Hochul finally calls for overhaul of NY’s botched legalized pot program: ‘What took her so long?’

Gov. Kathy Hochul has finally called for an overhaul of the state agency overseeing New York’s cannabis industry after even she admitted its roll-out was a “disaster.’

The move — fueled by a top-to-bottom review of the state Office of Cannabis Management that began Monday — came as a key New York weed regulator was placed on leave after being accused of retaliation by a pot supplier for her criticism of the program.

Hochul tapped her Office of General Services Commissioner Jeanette Moy to conduct the 30-day examination of the program to try to streamline its licensing operation and the opening of new pot stores — a directive seen in and outside the weed industry as a belated attempt to stem a full-blown crisis occurring on the governor’s watch.

Gov. Kathy Hochul has called for an overhaul of the state’s embattled Office of Cannabis Management. Office of Governor Kathy Hochul/Flickr
Gov. Kathy Hochul has called for an overhaul of the state’s embattled Office of Cannabis Management. Office of Governor Kathy Hochul/Flickr

“What took Hochul so long? It’s hard to imagine something worse than we have right now — it’s a major blunder,” said Queens City Councilman Robert Holden, who is fighting to close unlicensed pot shops in the heart of his district, Metropolitan Avenue in Middle Village, to The Post.

A new legal pot shop that just opened on Metropolitan Avenue, The Cannabis Place, is currently surrounded by six unlicensed shops within a few blocks’ radius, said company CEO Osbert Orduna, who previously operated a delivery shop at another location.

State Sen.
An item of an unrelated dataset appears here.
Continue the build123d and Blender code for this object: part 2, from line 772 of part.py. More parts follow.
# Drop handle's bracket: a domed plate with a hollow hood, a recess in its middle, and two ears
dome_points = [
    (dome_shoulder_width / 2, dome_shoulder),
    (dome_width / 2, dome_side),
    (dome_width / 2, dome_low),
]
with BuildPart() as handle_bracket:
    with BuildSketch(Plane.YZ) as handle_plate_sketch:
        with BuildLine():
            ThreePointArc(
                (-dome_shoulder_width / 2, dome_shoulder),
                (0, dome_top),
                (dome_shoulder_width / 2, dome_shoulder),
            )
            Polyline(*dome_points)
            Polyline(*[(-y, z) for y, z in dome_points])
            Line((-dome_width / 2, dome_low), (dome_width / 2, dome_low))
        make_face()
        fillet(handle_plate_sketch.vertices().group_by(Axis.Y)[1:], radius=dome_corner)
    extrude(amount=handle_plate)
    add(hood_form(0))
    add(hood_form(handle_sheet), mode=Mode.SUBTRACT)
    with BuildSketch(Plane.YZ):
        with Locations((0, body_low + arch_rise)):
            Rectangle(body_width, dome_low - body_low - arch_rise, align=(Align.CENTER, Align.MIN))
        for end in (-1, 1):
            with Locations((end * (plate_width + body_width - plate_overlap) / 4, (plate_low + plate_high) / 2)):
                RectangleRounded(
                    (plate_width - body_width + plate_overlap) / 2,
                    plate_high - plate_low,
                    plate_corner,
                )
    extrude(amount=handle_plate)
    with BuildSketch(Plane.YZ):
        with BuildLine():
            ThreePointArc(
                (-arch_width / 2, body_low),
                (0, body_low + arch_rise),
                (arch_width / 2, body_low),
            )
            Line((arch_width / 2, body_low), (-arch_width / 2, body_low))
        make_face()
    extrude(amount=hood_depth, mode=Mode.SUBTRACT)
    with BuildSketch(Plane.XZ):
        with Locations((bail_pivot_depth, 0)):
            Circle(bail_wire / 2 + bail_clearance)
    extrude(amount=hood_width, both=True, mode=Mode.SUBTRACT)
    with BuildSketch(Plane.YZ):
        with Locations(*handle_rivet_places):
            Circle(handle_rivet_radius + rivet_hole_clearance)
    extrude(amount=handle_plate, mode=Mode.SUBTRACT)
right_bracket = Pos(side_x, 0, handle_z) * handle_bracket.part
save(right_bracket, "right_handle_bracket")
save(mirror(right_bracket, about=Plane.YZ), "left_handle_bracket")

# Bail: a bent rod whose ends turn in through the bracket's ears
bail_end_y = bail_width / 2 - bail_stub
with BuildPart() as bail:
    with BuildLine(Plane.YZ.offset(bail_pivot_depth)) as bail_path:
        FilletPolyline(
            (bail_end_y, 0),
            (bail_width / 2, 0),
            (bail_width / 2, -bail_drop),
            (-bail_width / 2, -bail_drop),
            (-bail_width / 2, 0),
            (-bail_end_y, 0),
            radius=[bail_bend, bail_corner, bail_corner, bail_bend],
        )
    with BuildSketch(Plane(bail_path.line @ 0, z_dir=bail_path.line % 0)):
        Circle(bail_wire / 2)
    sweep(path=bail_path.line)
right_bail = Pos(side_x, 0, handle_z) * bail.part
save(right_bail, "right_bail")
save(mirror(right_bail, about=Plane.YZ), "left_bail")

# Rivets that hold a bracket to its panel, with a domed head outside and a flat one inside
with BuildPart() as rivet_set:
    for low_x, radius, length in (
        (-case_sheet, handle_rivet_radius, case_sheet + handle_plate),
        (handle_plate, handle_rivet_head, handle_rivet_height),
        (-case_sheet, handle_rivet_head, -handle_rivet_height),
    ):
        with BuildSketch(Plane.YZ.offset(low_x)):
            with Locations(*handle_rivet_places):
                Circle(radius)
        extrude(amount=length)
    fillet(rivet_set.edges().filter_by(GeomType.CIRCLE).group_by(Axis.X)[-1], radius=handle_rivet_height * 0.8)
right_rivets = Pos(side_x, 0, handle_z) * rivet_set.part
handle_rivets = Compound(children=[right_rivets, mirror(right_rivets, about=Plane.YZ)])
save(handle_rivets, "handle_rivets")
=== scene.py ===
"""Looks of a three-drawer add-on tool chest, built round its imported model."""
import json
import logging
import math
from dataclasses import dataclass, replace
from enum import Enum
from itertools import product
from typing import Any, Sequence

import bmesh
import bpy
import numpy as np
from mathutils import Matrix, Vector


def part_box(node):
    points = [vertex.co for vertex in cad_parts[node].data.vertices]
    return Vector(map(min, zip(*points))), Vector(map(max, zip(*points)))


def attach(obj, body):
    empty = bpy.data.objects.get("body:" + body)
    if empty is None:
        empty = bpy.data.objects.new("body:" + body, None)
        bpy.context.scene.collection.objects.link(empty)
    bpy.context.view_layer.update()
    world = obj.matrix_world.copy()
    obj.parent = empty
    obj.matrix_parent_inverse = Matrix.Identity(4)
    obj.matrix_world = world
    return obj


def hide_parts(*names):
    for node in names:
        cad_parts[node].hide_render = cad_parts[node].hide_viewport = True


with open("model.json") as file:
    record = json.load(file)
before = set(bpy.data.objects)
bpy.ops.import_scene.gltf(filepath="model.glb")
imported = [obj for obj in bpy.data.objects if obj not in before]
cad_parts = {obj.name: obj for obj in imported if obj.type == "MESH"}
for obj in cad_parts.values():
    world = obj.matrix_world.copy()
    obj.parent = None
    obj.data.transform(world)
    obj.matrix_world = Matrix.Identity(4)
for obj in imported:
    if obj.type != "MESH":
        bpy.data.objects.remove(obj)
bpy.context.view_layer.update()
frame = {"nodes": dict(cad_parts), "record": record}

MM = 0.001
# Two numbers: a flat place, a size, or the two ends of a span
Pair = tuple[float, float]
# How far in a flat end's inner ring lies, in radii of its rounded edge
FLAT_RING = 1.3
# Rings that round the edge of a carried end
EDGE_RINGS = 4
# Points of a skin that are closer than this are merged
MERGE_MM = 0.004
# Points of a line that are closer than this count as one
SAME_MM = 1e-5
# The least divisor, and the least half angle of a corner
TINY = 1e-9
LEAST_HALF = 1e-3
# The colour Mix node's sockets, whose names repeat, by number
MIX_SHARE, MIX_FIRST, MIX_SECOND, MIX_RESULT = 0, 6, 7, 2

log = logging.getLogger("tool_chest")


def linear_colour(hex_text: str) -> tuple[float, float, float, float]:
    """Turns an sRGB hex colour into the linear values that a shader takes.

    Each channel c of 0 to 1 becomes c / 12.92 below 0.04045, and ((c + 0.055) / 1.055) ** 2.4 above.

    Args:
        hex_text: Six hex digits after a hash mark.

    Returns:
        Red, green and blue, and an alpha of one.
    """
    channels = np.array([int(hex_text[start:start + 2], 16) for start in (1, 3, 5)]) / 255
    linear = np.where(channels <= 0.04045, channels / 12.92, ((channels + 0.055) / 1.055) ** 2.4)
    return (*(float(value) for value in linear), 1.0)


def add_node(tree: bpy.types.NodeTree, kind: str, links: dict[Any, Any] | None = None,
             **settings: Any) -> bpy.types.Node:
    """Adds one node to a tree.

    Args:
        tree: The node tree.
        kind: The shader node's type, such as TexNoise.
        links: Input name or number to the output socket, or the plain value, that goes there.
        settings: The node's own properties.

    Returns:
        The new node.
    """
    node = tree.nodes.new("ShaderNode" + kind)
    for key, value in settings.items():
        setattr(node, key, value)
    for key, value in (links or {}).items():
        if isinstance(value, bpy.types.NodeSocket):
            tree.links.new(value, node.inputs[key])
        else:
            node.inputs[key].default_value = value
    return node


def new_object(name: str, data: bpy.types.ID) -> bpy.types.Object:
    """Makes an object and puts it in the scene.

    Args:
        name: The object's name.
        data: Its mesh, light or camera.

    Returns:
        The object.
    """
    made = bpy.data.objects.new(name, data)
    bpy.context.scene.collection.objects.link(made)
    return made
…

George Borrello (R-Jamestown) called the state’s legalized-marijuana program an “abject failure.

“From the beginning, it was a failure of identity politics  — of giving people with pot convictions preferences for licenses over law-abiding citizens,” Borrello said.
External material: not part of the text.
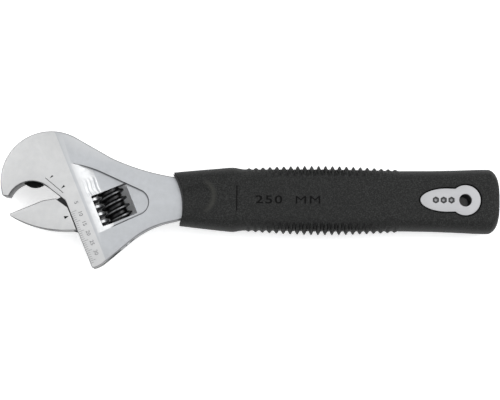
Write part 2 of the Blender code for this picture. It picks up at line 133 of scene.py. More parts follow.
# Grip
SCOOP_CENTRE = (-58.7, -2.4)
SCOOP_RADIUS = 25.55
GRIP_FRONT_X = -38.0
GRIP_END_X = 125.0
GRIP_END_HALF_WIDTH = 16.2
SLEEVE_BORE_HALF_WIDTH = 12.35
GRIP_HALF_THICKNESS = 10.5
CORNER_WIDTH = 6.0
END_ROUND = 5.5
RIB_COUNT = 22
RIB_PITCH = 3.5
FIRST_RIB_X = -0.6
DIMPLE_CENTRE = (-24.5, 0.3)
DIMPLE_DEPTH = 1.5
HANG_HOLE_X = 107.5
HANG_HOLE_RADIUS = 3.2
BADGE_RING_RADIUS = 7.55
BADGE_LEAF_X = 98.5
BADGE_LEAF_LENGTH = 13.5
BADGE_LEAF_HALF_WIDTH = 5.8
BADGE_BACK = 7.9  # height of the badge's seat over the mid-plane
PIP_PLACES = (92.7, 96.6, 100.5)

# Marks
MARK_LOW = FACE - 0.2
MARK_HIGH = FACE + 0.03
SCALE_STEP = 1.05

TO_HEAD = Matrix.Translation((*WORM_CENTRE, 0)) @ Matrix.Rotation(HEAD_ANGLE, 4, "Z")
ALONG_SLIDE = TO_HEAD @ Matrix.Rotation(FLAT, 4, "X")  # local Z runs down the slide
AT_HANG_HOLE = Matrix.Translation((HANG_HOLE_X, 0, 0))


# Outlines


def arc(centre, radius, start_deg, end_deg, steps):
    turn = math.radians(end_deg - start_deg) / steps
    angles = [math.radians(start_deg) + turn * i for i in range(steps + 1)]
    return [(centre[0] + radius * math.cos(a), centre[1] + radius * math.sin(a)) for a in angles]


def rounded(corners, steps=8):
    """The closed polygon of (x, y, radius) corners, with an arc of that radius at each."""
    outline = []
    for i, (x, y, radius) in enumerate(corners):
        corner = Vector((x, y))
        if radius == 0:
            outline.append((x, y))
            continue
        back = (Vector(corners[i - 1][:2]) - corner).normalized()
        ahead = (Vector(corners[(i + 1) % len(corners)][:2]) - corner).normalized()
        half = back.angle(ahead) / 2
        centre = corner + (back + ahead).normalized() * radius / math.sin(half)
        first = corner + back * radius / math.tan(half) - centre
        last = corner + ahead * radius / math.tan(half) - centre
        for step in range(steps + 1):
            spoke = first.slerp(last, step / steps).normalized() * radius
            outline.append(tuple(centre + spoke))
    return outline


def on_head(u, v):
    return (TO_HEAD @ Vector((u, v, 0)))[:2]


def crossing(p, p_dir, q, q_dir):
    """Where the line through p along p_dir meets the line through q along q_dir."""
    across = q_dir.orthogonal()
    return p + p_dir * ((q - p).dot(across) / p_dir.dot(across))


def soft_step(value, low, high):
    t = min(max((value - low) / (high - low), 0.0), 1.0)
    return t * t * (3 - 2 * t)


# Forms: bmeshes in millimetres


def plate(outline, low, high):
    """The outline's solid between two heights."""
    form = bmesh.new()
    face = form.faces.new([form.verts.new((x, y, low)) for x, y in outline])
    grown = bmesh.ops.extrude_face_region(form, geom=[face])
    top = [item for item in grown["geom"] if isinstance(item, bmesh.types.BMVert)]
    bmesh.ops.translate(form, verts=top, vec=(0, 0, high - low))
    bmesh.ops.recalc_face_normals(form, faces=form.faces)
    return form


def round_edges(form, wanted, radius, steps=3):
    """Rounds the edges that wanted(edge) picks."""
    edges = [edge for edge in form.edges if wanted(edge)]
    bmesh.ops.bevel(
        form,
        geom=edges,
        offset=radius,
        offset_type="OFFSET",
        segments=steps,
        profile=0.5,
        affect="EDGES",
        clamp_overlap=False,
        material=-1,
    )
    return form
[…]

That same lenient ideology also allowed unlicensed pot shops to sprout up like weeds unchecked before the legal market could take hold — and it’s high time Democrats in charge snap out of their daze and do something, he said.

The New York City Sheriff’s Office raiding an illegal marijuana shop in Queens on March 5, 2024. Council Member Robert Holden
The New York City Sheriff’s Office raiding an illegal marijuana shop in Queens on March 5, 2024. Council Member Robert Holden

“Nothing is going to change until Democrats in Albany get a spine and pass a law to put illegal pot operators in prison,” Borrello said.

Hochul on Monday promised a turnaround.

“Today, we take the first step in revamping New York’s legal cannabis industry to ensure its long-term success,” the governor said.

“I have full confidence in Commissioner Moy’s ability to identify areas that need improvement, establish standards and processes across agencies, and jumpstart the next phase of New York’s legal cannabis market.

As news of the shake-up surfaced, Damian Fagon, OCM’s social-equity director, was placed on leave after Jennie Argie, owner of upstate cannabis edibles supplier “Jenny Loves Me,” claimed he was behind state regulators closing her business in retaliation over criticism.

“As a regulatory body, we take questions about the integrity of our systems seriously. To ensure a transparent, thorough investigation into the allegations made, the Office placed Mr. Fagon on leave,” said OCM Executive Director Chris Alexander.

The problems with the state’s budding cannabis program are deep-seated, and some of them self-inflicted:

  • There are 83 licensed operators to sell cannabis in the Empire State, 38 of which are in New York City.

But city Sheriff Anthony Miranda and Mayor Eric Adams estimated up to 2,000 stores are illegally selling cannabis.

Damian Fagon, OCM’s social-equity director, was placed on leave. Photo by Michael M. Santiago/Getty Images
Damian Fagon, OCM’s social-equity director, was placed on leave. Photo by Michael M. Santiago/Getty Images

State lawmakers failed to approve measures to address the black market when they legalized the sale of marijuana in 2021.

Hochul is pushing the legislature to pass her proposal that would give local authorities more power to shut down unlicensed shops.

In its budget bill, the state Senate recommended a staggering $126 million bail-out to prevent farms from going belly up, while the Assembly proposed $80 million to keep cannabis suppliers afloat until the market builds out.

  • Frustrated applicants have complained of waiting two years to obtain a license.

Orduna, The Cannabis Place CEO, said cracking down on the black market is the most pressing issue that Albany needs to address.

“This is what the governor has proposed. The ball is in the legislature’s court,” Orduna said.